Sustainable biodiesel production from Brachychiton populneus seed oil using Fe-doped ZnO nanocatalyst: process optimization, thermodynamics, and machine learning modeling
摘要
With the increasing demand for sustainable and renewable energy resources, the production of biodiesel from non-edible feedstocks with the help of efficient, heterogeneous nanocatalysts has become more relevant. The present study aimed to synthesize Fe-doped ZnO nanoparticles and use it as a nanocatalyst for the production of biodiesel from non-edible seed oil of Brachychiton populneus according to response surface methodology (RSM) to optimize the synthesis. The catalyst structure, optical, and thermal properties were evaluated by XRD, FTIR, UV–Vis, TGA, SEM, TEM, and EDX techniques. The XRD data were used to confirm the phase formation of hexagonal wurtzite structure of ZnO with an average crystallite size of ~ 10.6 nm and lattice strain. Initially, UV–Vis spectroscopy was used to determine an optical band gap of 3.28 eV in the material and thermogravimetric analysis was used to show that the synthesized nanocatalyst has improved thermal stability.
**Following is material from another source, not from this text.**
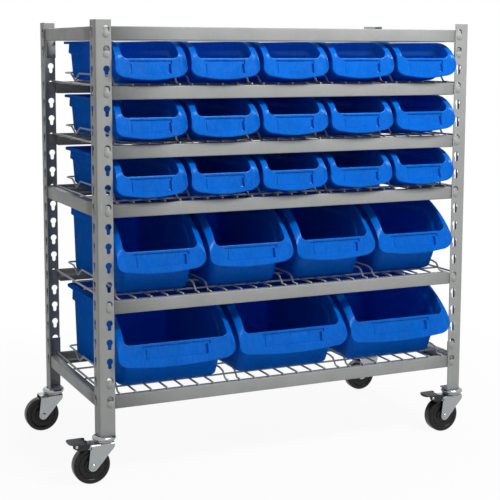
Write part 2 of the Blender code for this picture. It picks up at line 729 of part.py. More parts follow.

Suitable conditions for the highest yield of biodiesel (96%) were identified as 6:1 methanol-to-oil ratio, 2 mass% catalyst loading, 75 min reaction time, and reaction temperature of 55 °C. Pseudo-first-order reaction was suggested by kinetic analysis and the reaction activation energy was calculated as 34.5 kJ mol–1, and thermodynamic studies confirmed the endothermic and feasibility of transesterification reaction. The conversion of the fatty acids to fatty acid methyl esters (FAMEs) was confirmed by GC–MS, FTIR, 1H-NMR, and 13C-NMR analysis. Additionally, the machine learning models, especially random forest, performed better in predicting data (R2 = 0.935) compared with the traditional RSM. The results show that Fe-doped ZnO nanocatalyst is an alternative sustainable and efficient process for producing high-quality biodiesel using a non-edible feedstock. Recyclability of the catalyst, engine performance evaluation, and pilot-scale industrial applications should be investigated in the future.